• What you will do: Exactly reproduce the line that contains "Write the three.js" and all lines after it in the entries below, through the very last line.

(Entries taken from a collection)
+ + +

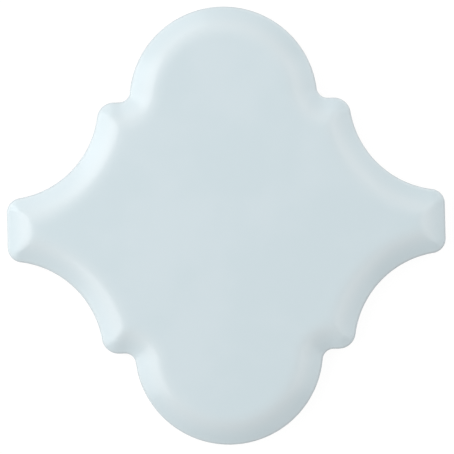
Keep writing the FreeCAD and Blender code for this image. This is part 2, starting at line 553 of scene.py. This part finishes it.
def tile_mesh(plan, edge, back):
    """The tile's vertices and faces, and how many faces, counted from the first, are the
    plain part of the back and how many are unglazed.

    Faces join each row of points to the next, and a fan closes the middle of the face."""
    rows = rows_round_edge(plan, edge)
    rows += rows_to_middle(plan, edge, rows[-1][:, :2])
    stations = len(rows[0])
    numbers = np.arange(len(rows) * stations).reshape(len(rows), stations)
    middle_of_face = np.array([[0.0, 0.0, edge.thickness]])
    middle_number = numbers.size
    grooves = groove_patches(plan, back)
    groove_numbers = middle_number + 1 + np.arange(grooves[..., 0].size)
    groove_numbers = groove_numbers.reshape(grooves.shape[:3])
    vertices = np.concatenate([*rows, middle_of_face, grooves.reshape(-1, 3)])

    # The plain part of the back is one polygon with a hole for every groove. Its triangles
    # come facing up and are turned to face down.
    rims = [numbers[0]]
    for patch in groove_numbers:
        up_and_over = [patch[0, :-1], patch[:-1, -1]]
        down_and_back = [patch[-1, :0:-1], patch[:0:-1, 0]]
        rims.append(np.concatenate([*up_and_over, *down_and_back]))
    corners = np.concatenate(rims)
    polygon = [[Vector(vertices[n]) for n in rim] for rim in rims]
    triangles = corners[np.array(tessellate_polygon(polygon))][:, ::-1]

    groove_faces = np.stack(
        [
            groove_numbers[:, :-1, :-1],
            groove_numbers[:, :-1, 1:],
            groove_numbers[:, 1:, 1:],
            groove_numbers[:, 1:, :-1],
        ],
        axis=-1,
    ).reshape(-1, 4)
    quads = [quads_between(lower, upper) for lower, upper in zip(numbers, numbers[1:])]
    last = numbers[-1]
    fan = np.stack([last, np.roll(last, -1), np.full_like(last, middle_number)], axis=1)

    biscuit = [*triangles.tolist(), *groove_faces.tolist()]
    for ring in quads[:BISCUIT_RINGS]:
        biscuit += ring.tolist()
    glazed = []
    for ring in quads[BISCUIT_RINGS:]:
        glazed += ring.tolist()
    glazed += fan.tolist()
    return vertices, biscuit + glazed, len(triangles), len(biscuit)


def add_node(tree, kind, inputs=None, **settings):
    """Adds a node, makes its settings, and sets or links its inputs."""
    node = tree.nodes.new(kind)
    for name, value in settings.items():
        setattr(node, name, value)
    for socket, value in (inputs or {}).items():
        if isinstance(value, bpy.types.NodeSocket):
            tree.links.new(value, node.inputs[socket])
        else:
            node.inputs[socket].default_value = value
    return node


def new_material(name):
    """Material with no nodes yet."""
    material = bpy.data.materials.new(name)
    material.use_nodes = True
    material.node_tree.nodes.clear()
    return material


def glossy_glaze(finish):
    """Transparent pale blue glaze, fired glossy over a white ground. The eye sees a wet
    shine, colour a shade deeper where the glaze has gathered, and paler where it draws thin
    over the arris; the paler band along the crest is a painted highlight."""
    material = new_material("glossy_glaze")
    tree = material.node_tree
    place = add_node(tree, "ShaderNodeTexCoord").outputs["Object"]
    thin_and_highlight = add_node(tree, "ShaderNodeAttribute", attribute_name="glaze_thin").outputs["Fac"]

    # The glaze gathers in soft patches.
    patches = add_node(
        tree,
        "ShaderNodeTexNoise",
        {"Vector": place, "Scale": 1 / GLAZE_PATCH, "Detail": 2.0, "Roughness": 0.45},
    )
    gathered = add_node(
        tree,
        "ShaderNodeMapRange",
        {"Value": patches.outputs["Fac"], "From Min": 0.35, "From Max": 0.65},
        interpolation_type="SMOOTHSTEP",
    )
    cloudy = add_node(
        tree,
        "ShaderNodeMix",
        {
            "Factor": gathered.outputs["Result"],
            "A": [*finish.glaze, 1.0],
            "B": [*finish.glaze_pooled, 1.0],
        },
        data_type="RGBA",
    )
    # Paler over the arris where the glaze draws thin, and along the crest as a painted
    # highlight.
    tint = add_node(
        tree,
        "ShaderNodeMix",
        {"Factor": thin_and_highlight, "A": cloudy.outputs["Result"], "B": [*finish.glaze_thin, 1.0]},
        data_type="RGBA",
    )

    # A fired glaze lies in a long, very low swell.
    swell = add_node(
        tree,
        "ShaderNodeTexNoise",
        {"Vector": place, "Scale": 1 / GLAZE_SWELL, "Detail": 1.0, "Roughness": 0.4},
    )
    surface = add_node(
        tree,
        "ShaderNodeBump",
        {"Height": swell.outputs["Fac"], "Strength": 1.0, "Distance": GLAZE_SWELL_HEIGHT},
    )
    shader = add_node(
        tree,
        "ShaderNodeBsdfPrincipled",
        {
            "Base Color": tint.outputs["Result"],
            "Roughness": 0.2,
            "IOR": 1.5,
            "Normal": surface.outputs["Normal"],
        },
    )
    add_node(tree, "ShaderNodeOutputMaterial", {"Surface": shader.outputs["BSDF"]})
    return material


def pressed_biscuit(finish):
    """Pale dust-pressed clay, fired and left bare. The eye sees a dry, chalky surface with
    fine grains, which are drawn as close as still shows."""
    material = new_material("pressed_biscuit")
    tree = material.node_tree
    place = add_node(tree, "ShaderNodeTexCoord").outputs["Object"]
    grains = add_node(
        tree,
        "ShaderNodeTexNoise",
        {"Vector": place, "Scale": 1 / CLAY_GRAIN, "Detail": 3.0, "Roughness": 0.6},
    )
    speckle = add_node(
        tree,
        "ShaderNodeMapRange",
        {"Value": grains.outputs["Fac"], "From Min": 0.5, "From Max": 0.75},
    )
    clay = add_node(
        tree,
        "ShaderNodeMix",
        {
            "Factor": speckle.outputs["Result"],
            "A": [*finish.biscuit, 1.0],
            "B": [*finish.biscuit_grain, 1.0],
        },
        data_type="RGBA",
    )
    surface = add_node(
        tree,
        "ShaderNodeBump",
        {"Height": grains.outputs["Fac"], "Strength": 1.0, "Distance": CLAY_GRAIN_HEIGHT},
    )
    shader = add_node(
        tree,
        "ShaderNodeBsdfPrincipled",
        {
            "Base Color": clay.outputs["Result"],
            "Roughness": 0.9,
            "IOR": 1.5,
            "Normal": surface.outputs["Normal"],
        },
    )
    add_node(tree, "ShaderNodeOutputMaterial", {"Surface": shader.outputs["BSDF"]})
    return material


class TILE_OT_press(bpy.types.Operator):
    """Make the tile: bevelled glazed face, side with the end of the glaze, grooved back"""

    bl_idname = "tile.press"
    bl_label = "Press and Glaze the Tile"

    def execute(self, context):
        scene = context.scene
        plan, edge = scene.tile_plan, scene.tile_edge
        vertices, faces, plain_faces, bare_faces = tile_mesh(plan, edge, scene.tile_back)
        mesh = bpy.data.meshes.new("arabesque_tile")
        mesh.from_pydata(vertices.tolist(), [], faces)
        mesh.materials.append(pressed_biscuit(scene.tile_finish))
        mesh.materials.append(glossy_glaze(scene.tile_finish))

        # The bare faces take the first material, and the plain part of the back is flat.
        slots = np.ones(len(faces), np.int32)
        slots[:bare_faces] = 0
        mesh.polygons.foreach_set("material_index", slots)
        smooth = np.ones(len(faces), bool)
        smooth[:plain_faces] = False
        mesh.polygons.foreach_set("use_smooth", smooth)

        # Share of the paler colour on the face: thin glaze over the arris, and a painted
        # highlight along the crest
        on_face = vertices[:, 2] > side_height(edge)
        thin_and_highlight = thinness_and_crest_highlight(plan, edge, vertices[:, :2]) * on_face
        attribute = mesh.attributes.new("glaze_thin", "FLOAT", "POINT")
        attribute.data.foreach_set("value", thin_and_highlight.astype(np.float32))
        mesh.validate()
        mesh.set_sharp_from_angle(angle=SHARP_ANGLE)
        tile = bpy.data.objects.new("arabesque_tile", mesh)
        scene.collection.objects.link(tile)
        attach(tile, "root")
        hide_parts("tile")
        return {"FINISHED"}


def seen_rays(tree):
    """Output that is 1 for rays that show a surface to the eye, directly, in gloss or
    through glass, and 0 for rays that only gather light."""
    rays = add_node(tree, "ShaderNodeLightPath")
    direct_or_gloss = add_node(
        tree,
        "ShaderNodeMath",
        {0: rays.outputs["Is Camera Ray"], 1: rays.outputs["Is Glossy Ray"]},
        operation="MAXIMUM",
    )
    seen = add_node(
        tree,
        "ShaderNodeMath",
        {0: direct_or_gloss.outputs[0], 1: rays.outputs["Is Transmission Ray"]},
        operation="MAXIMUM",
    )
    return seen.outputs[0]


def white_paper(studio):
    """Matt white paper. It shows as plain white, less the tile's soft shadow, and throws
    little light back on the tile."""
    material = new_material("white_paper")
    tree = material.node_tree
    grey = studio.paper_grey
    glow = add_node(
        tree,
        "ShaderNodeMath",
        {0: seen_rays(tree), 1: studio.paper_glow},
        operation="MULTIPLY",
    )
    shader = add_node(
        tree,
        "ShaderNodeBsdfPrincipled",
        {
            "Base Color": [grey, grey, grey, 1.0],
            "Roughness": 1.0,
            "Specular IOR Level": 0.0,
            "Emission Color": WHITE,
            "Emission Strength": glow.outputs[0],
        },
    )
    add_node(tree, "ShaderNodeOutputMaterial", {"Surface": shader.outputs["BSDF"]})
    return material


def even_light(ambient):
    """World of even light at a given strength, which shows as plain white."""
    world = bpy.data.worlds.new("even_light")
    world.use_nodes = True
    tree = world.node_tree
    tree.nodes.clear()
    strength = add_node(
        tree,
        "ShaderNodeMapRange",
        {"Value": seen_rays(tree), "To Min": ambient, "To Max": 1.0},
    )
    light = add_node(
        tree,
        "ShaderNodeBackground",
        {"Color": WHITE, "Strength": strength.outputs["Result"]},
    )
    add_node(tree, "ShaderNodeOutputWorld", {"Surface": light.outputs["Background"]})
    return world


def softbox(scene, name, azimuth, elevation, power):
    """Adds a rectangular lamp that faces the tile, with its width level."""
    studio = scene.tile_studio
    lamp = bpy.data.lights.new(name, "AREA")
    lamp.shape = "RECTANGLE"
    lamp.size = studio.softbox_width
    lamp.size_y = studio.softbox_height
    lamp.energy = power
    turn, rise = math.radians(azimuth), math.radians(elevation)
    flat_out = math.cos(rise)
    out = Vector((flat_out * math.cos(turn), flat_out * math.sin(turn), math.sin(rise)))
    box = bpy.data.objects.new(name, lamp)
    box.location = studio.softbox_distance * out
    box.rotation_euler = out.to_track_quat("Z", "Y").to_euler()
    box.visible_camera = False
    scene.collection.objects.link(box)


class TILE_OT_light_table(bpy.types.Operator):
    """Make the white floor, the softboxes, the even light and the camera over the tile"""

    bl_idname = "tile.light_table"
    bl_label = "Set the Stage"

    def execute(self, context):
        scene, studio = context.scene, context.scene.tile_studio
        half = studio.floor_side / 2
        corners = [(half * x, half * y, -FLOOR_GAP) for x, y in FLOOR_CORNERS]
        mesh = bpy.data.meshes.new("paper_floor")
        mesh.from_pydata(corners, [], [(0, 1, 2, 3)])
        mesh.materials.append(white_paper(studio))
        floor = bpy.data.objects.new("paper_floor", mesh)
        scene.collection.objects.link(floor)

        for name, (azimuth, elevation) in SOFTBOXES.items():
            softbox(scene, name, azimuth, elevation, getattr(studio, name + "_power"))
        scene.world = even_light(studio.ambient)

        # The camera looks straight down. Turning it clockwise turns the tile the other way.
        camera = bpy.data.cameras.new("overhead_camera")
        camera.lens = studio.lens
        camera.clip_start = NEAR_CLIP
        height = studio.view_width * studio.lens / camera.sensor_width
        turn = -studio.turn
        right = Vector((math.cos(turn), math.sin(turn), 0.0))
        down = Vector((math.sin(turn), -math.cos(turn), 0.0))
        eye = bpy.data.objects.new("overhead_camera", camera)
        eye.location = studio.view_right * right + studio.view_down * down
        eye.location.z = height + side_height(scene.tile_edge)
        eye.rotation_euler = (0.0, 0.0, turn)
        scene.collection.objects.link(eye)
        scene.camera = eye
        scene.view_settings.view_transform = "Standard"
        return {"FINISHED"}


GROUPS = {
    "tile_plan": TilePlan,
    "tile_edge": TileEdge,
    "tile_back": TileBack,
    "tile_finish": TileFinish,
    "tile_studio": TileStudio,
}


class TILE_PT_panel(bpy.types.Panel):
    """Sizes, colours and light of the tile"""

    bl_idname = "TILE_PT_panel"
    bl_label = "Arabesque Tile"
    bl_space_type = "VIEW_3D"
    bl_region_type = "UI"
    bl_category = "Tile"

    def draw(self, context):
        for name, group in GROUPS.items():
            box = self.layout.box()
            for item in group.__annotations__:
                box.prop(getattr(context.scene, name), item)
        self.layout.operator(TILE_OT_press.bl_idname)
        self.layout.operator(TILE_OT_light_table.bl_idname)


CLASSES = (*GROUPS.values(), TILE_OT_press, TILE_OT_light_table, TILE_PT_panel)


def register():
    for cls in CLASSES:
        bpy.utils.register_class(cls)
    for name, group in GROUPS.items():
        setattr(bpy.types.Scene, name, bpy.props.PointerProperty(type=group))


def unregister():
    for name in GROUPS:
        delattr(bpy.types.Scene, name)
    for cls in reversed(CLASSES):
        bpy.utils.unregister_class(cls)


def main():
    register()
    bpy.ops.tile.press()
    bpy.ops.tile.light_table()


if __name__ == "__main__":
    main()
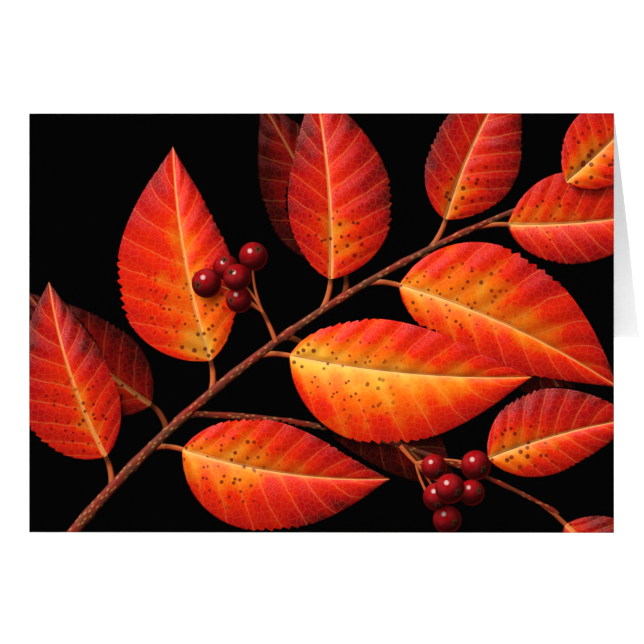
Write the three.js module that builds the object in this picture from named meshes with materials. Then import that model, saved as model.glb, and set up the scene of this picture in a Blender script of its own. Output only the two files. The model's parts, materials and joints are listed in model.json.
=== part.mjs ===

+ + +

• Result of the task:
Write the three.js module that builds the object in this picture from named meshes with materials. Then import that model, saved as model.glb, and set up the scene of this picture in a Blender script of its own. Output only the two files. The model's parts, materials and joints are listed in model.json.
=== part.mjs ===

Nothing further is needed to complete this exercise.